### MATERIAL FOR THE TASK
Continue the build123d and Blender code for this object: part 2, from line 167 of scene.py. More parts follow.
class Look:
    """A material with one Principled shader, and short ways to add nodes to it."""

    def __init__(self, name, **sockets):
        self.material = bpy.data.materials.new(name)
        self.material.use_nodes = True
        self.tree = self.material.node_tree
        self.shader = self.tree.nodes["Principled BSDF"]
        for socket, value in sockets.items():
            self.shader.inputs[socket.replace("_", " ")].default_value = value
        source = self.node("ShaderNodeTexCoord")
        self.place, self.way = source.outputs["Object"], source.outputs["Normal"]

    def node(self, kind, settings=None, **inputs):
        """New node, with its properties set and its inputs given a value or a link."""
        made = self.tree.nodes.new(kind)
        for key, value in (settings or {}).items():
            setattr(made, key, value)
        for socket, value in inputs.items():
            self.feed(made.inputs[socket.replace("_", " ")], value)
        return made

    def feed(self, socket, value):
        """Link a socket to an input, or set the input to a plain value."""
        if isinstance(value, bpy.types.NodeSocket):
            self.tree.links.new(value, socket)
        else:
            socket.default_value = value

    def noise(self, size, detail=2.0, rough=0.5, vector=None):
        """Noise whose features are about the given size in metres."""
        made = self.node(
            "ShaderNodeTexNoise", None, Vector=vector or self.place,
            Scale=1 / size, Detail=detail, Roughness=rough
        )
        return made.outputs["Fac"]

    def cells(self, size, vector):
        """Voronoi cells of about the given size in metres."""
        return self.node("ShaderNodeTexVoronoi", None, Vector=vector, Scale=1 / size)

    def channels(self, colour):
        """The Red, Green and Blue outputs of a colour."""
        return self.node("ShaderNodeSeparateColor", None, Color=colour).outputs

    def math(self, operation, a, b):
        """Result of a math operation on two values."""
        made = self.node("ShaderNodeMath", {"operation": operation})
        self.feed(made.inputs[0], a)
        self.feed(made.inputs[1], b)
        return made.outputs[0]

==

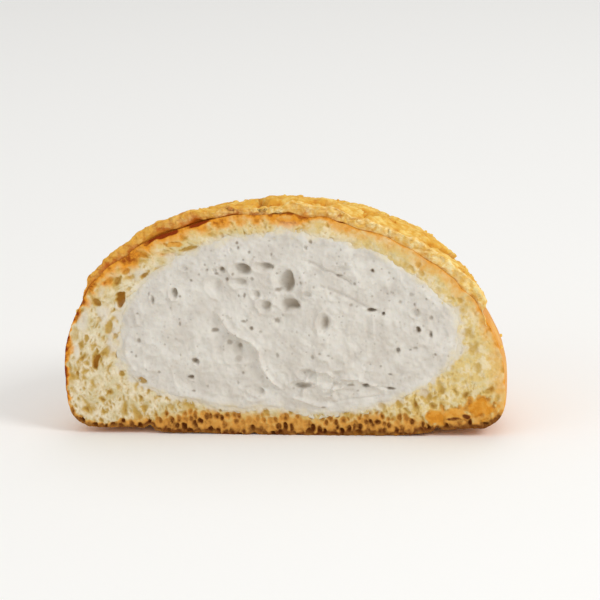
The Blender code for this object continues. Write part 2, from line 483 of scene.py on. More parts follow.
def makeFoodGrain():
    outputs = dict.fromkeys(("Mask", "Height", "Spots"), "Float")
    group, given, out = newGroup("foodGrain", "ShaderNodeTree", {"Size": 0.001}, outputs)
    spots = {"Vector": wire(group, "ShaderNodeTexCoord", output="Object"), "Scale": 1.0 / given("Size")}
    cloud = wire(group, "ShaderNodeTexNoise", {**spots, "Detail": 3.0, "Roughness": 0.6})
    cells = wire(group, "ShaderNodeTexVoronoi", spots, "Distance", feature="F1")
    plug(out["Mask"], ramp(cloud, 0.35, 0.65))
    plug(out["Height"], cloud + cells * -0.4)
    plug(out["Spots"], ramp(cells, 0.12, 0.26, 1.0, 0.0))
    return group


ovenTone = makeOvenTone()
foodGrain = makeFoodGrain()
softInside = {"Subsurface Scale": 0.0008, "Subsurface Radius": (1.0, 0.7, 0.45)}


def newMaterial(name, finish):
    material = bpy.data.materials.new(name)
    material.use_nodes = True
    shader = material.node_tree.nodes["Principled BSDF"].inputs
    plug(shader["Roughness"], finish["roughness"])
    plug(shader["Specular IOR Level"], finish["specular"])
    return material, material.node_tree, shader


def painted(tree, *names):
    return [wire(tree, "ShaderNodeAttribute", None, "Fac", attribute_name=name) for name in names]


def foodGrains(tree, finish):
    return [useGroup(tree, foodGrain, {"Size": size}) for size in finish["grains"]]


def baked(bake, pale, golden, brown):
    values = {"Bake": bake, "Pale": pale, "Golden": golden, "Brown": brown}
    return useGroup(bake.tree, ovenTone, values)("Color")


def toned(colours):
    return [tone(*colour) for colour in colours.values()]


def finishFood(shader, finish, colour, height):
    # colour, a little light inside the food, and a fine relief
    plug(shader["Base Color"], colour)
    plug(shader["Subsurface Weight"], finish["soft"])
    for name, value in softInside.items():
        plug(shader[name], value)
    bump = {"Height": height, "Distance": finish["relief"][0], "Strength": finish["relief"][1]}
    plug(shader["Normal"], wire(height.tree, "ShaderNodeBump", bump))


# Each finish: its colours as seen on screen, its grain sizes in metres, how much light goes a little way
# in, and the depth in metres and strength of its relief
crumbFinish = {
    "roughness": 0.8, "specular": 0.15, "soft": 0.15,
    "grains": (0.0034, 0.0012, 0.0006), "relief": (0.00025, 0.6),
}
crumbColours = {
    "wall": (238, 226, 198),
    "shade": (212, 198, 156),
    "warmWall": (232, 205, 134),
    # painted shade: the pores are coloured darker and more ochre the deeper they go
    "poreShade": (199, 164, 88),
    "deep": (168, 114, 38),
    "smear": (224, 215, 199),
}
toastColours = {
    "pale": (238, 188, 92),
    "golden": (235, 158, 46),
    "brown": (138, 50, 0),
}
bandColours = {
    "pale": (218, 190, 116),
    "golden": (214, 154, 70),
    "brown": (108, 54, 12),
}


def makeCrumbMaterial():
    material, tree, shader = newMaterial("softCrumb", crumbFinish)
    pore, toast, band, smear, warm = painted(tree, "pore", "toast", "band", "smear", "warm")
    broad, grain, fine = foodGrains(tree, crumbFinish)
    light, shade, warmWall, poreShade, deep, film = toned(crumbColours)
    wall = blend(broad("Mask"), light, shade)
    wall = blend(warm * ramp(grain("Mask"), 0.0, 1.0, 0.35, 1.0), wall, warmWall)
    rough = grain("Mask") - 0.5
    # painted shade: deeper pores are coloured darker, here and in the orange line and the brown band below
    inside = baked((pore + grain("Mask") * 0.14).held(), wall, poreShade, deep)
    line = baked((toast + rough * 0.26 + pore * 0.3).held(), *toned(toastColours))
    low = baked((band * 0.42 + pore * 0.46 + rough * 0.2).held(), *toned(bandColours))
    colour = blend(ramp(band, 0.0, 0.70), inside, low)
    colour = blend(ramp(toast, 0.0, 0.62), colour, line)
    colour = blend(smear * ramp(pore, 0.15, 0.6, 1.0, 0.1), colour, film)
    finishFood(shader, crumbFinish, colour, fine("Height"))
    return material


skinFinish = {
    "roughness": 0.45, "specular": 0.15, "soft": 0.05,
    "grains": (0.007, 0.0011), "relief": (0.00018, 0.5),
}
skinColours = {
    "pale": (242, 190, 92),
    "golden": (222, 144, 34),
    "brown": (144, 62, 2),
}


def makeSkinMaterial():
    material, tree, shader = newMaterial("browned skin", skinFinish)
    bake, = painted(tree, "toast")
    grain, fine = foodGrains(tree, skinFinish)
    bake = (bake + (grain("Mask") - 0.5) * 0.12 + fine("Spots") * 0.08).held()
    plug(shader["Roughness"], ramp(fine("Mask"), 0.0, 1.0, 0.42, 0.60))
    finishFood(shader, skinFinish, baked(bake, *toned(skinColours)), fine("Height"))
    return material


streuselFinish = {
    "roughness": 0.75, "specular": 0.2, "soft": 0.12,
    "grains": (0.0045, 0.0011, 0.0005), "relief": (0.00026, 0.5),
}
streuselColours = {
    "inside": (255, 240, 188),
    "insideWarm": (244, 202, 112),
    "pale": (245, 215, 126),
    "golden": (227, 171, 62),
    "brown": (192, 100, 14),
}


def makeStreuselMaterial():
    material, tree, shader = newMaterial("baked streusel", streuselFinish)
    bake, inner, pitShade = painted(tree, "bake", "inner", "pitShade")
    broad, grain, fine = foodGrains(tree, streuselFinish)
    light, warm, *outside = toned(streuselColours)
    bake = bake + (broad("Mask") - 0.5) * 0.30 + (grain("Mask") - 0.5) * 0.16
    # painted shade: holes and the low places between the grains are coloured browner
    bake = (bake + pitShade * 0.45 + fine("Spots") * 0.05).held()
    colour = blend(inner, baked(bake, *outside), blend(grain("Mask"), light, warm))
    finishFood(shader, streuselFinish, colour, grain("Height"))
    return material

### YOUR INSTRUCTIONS
Copy out exactly the lines from the one with "Continue the build123d" through the one with "material with one", counting both ends, and no other lines.

### FINISHED TASK
Continue the build123d and Blender code for this object: part 2, from line 167 of scene.py. More parts follow.
class Look:
    """A material with one Principled shader, and short ways to add nodes to it."""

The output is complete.